--- begin Collected material ---

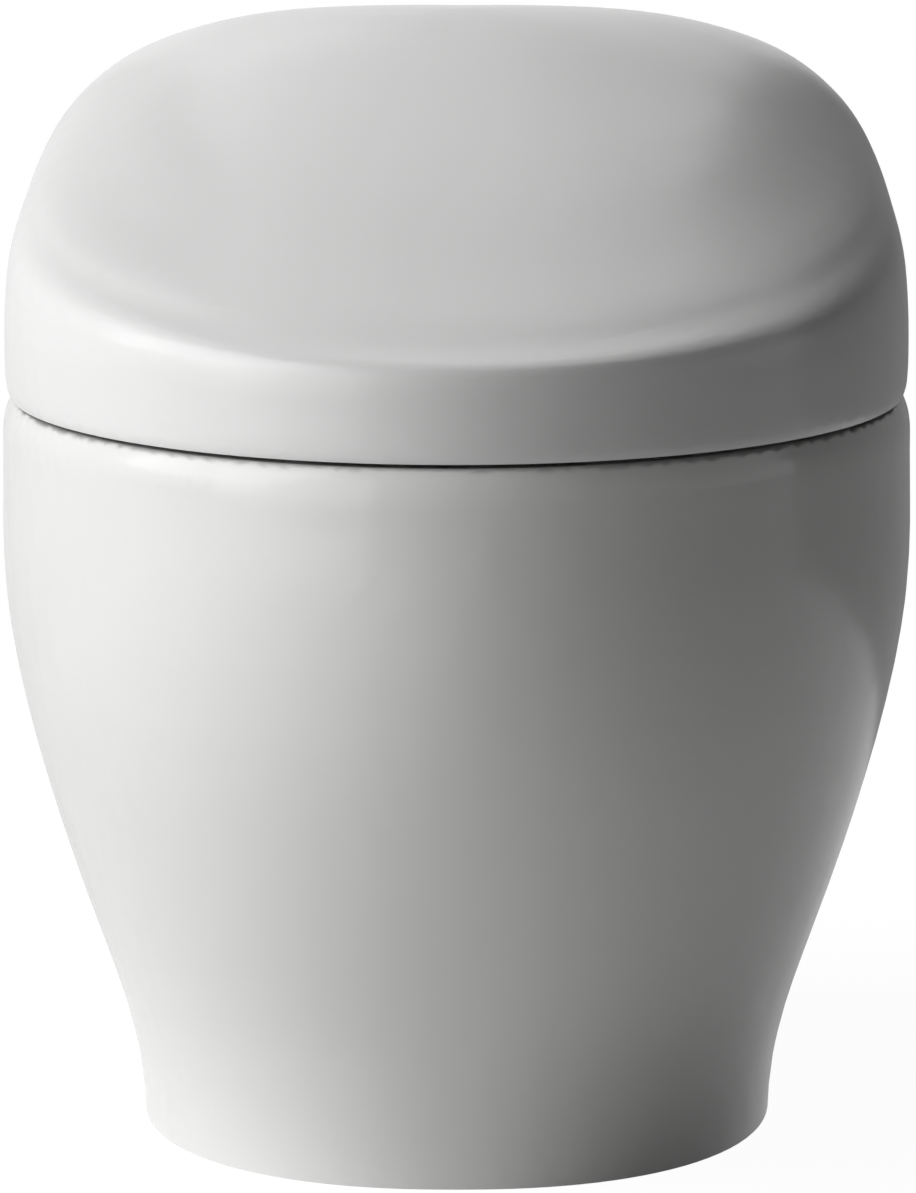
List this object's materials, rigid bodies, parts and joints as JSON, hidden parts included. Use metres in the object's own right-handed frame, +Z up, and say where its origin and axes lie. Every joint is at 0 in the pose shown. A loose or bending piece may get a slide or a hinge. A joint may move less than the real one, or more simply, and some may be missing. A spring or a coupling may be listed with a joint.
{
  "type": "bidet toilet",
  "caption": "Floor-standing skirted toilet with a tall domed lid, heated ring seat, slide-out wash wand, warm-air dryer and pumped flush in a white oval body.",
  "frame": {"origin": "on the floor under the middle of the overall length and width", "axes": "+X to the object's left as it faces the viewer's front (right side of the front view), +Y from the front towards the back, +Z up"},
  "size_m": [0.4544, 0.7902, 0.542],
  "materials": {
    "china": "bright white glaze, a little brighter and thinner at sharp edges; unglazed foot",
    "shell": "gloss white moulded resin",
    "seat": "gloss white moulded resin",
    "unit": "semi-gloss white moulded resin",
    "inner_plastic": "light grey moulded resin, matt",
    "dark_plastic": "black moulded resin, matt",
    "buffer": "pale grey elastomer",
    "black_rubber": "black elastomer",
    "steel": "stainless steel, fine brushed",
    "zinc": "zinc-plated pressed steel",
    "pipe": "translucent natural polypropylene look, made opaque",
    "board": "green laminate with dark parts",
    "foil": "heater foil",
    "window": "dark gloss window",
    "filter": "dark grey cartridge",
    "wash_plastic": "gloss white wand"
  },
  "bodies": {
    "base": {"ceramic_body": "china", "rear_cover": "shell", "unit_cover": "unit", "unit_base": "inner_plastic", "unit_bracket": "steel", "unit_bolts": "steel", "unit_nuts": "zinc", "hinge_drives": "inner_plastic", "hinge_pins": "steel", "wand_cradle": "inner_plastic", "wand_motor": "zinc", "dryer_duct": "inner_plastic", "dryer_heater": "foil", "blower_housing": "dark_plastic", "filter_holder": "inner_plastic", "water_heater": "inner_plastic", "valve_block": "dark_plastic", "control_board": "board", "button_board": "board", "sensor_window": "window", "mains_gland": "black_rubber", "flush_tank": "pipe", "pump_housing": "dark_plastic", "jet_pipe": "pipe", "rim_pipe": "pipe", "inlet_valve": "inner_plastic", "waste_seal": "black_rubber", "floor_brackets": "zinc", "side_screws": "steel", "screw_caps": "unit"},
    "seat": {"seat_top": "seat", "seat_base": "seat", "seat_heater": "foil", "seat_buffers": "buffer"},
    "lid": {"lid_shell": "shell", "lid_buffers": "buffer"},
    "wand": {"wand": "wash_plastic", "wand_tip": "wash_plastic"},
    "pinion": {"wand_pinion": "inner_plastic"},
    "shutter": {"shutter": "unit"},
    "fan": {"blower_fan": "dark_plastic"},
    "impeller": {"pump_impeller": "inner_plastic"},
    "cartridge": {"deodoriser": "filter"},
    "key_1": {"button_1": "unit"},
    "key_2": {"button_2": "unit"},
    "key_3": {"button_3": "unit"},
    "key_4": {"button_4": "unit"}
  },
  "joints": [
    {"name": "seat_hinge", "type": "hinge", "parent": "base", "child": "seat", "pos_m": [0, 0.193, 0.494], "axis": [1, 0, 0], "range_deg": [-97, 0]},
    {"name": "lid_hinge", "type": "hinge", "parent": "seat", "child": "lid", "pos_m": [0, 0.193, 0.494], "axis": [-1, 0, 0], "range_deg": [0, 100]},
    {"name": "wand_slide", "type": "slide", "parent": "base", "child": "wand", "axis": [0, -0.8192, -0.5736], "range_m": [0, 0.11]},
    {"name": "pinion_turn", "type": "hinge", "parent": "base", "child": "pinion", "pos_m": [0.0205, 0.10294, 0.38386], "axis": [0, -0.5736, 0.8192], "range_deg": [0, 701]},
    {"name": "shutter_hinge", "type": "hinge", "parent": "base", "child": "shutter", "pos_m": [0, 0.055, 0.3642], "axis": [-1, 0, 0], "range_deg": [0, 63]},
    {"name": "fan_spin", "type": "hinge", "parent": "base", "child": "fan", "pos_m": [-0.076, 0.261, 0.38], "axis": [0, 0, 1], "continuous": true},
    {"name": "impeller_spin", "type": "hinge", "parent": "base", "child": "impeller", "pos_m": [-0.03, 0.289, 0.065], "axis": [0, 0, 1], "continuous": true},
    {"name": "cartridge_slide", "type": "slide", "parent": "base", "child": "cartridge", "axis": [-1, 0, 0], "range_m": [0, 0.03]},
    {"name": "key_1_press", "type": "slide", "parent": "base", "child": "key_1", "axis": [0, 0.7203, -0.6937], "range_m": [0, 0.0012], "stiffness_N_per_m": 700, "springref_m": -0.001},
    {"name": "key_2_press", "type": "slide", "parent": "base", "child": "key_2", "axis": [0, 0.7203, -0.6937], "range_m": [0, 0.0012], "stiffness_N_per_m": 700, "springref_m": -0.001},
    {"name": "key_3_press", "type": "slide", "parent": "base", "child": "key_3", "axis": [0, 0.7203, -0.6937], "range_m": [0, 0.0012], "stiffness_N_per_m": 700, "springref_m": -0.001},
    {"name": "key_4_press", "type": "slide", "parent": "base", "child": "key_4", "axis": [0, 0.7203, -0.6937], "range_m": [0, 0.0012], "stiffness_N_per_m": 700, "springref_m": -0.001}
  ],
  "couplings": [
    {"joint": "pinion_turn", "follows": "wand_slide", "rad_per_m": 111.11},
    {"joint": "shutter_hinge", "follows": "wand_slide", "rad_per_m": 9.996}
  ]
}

--- end Collected material ---

= What you need to do =
Count every line bearing the word "bodies"; report the total only.

= Full response =
2